O filme de Coutinho está disponível no Youtube para quem quiser conferir. O ideal, porém, seria vê-lo na tela grande, pois é o deslocamento para uma outra condição de recepção que lhe confere pleno sentido. Na televisão, o espectador, ao menos em princípio, está no comando da operação, pode mudar de canal, desligar o aparelho ou sair da sala quando quiser; no cinema ele se coloca à mercê das imagens, o que faz toda a diferença.

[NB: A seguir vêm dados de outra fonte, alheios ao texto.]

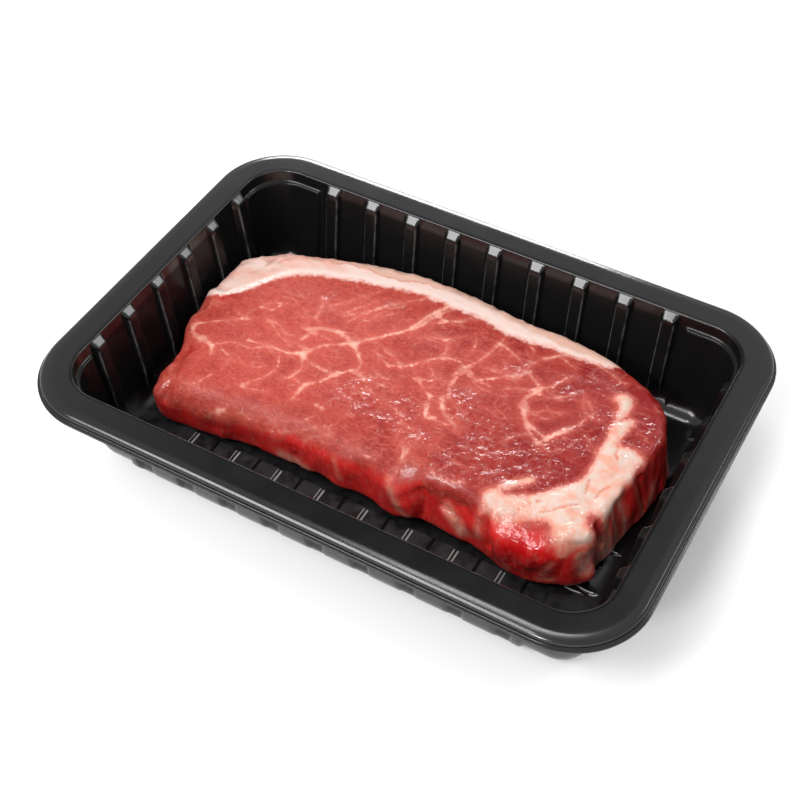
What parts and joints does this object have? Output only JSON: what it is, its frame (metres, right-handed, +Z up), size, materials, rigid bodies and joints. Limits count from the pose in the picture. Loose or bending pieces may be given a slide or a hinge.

Como observaram em Ouro Preto os participantes de uma mesa sobre o filme (Consuelo Lins, João Moreira Salles e Cezar Migliorin), o desafio é não virar às costas a esse concentrado, é manter a perspectiva crítica sem julgar seus espectadores nem vê-los como vítimas. Por ali, por aquelas imagens muitas vezes banais, muitas vezes sórdidas, muitas vezes grotescas, passa muito do que somos como cultura, como sociedade. Uma sociedade que se agita, cheia de som e de fúria, mas parece não sair do lugar. Eppur si muove, como disse o outro.

Futuro junho fica em cartaz de 7/7 a 20/7 no cinema do IMS-RJ.